There is a small skinny bridge made from a single palm tree that you must cross before entering the village of Palambei. After crossing we were awestruck by the massive Haus Tambarans. Palambei is actually two communities, with two different chiefs who keep their secrets from one another. We entered one of the main Haus Tambarans to find the drumming noise we had heard was actually a ceremony taking place.
Exploring Palambei is fascinating, you will pass by sacred stones that were believed to be fallen warriors, climb up the giant Haus Tambarans to peer out over the traditional village, and talk with locals covered in scarification to imitate crocodile skin.
Palambei was defiantly the highlight of the entire Sepik region for me! Palambei is also a great place to pick up Sepik art, as the artists here are renowned for their artisanal skills in painting and wood carving.
Kanganaman is located adjacent to Palambei across the river.
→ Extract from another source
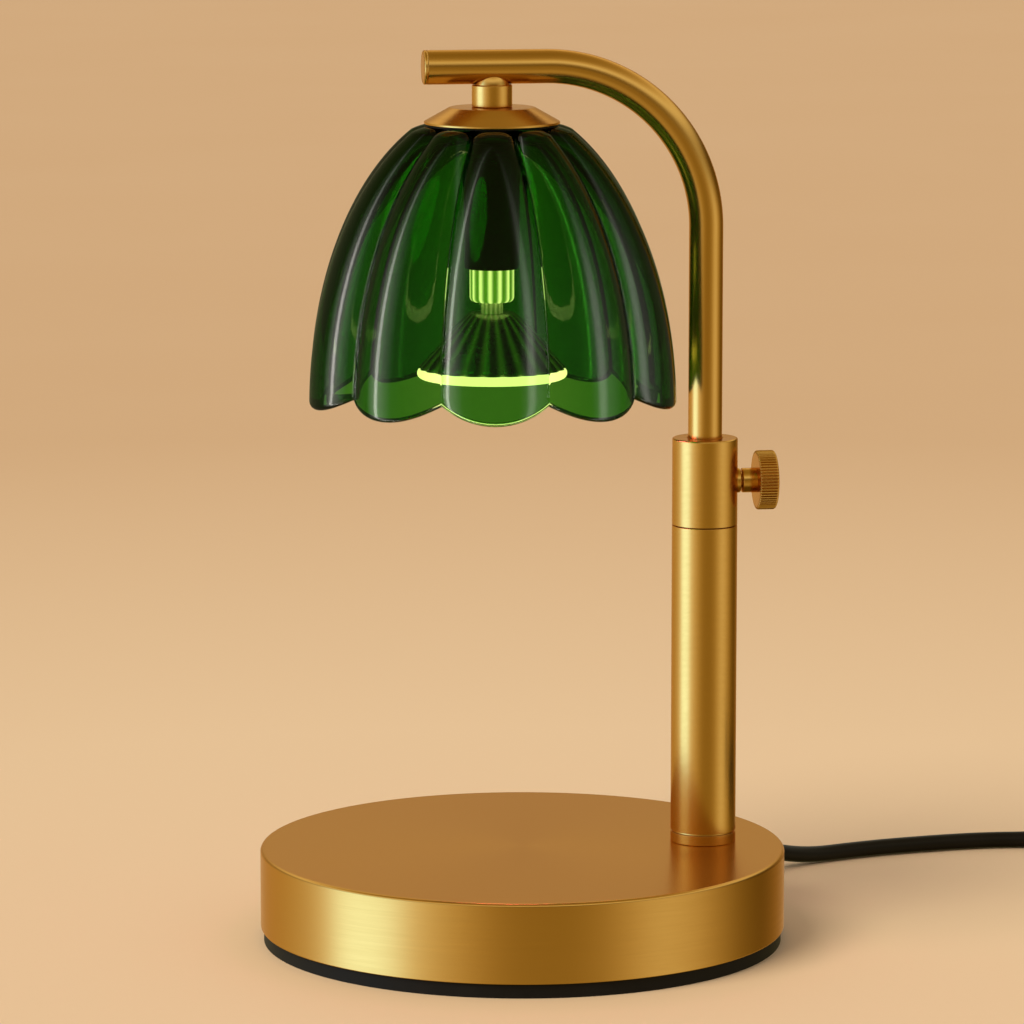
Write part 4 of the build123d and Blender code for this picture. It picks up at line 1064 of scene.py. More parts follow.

Like Palambei it also houses a very large and well intact Haus Tambaran. Kanganaman is where we stayed overnight before heading back to Pagwi. The locals put on a show for us (for free!), and we spent the evening sipping on Sepik beer whilst creating friendships with our hosts. Oh, and don’t forget to go for a midnight swim in the Sepik!
After a few nights exploring the Sepik River we headed back to Pagwi. Our bouat guide made a few stops to show us crocodiles, and we were back to the truck. The Sepik region is by far one of the most diverse and incredible regions of Papua New Guinea. A visit to this amazing nation would not be complete without visiting the Sepik River!
Sepik River Travel Video
Location: Sepik River Region, Papua New Guinea
Mode of Transport: Boat, and Truck
Tips: You will save massive amounts of money by driving yourself to Pagwi, the roads are decent but defiantly bring a guide!
Guide Book: Lonely Planet Papua New Guinea
Costs: 50 – 100 USD per day
Accommodation: Guides will take you to their families huts to stay in… don’t expect luxury.